As if a man were Author of himself,

And knew no other kin.

His mother had been occupying the old house in Henley Street together with Shakespeare’s sister, Joan Hart, who continued to live there after Shakespeare’s own death.

Shakespeare must have visited his mother there before her death. It has even been suggested that Coriolanus was written at Stratford because of the large supply of stage-directions in the published text. Thus there is written, “In this Mutinie, the Tribunes, the Aediles and the People are beat in” and “Martius followes them to gates, and is shut in.” The argument postulates that he did not intend to be present for any of the rehearsals of the first performances, and so had to be more than usually explicit in his directions for the actors. It is a possible circumstance.

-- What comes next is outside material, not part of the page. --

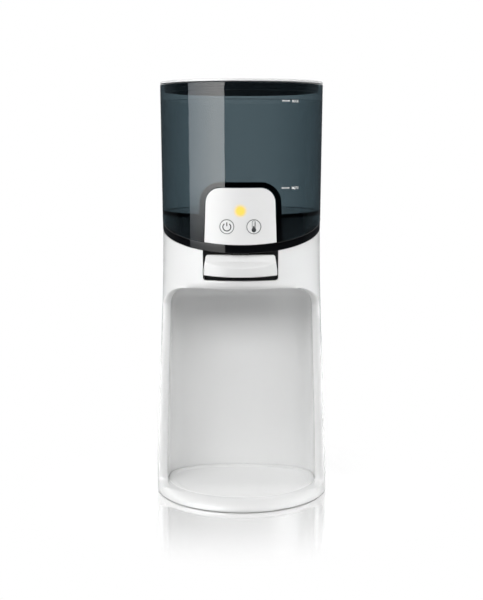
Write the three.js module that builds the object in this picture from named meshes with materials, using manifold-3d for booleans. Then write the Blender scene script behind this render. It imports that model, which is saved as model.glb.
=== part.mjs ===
// Instant water warmer: a lift-off smoke tank on a flared white housing with a deep bottle niche.
// Millimetres, +Z up. The origin is the middle of the foot circle on the floor, the front faces -Y.

import * as THREE from 'three';
import { mergeVertices } from 'three/addons/utils/BufferGeometryUtils.js';
import Module from 'manifold-3d';

const wasm = await Module();
wasm.setup();

// Driving dimensions: the radii and heights that the rest is set from
const neckRadius = 69.7;
const footFlare = 7.3;
const footHeight = 1.5;
const nicheFloorHeight = 9;
const nicheHeight = 181.5;
const headHeight = 49.3;
const tankFloorRise = 13.3;
const tankDepth = 109.6;

// Walls and clearances
const housingWall = 2.4;
const tankWall = 2.4;
const tankFloorThickness = 2.4;
const seatGap = 0.3;
const cutOver = 2;

const baseRadius = neckRadius + footFlare;
const nicheCeilingHeight = nicheFloorHeight + nicheHeight;
const seamAxisHeight = nicheCeilingHeight + headHeight;
const tankFloorHeight = seamAxisHeight + tankFloorRise;
const tankRimHeight = tankFloorHeight + tankDepth;
const neckDrop = 4.8;
const flareHeight = seamAxisHeight - neckDrop;

// Slanted seam between housing, deck band and tank
const seamFallShare = 0.26;
const bandHeight = 7.1;
const seamKneeRun = 8;

// Tank
const tankProudness = 0.4;
const tankSpread = 1.1;
const tankFootRadius = neckRadius + tankProudness;
const tankRimRadius = tankFootRadius + tankSpread;
const tankFloorCorner = 5;
const tankLedgeDrop = 14.3;
const tankLedgeHeight = tankRimHeight - tankLedgeDrop;
const tankLedgeDepth = 0.6;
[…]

Just before his mother’s death Shakespeare sued a Stratford neighbour, John Addenbrooke, for debt in the borough court; the sum of £6 was not forthcoming and so Shakespeare sued Addenbrooke’s “surety” for the money. The case continued for ten months, a clear sign of Shakespeare’s determination in such matters. In October he stood as godfather to the infant son of the alderman, Henry Walker, who was christened as William; he left the child a bequest in his will. It is important to note that Shakespeare could be accepted as a godfather only if he had outwardly conformed to the Church of England. There were clear rules on this matter, particularly since the godfather was charged with the spiritual education of the child. No nonconformist or recusant would have been permitted in that role. Before the ceremony, Shakespeare would also have received holy communion as a token of his orthodox faith. As the child of a recusant household, attached to the old faith but conforming to the observances of the new, he would have grown up with a profound sense of doubt. That is why ambiguity became one of the informing principles of his art. And why should it not be a mark of his behaviour in the world?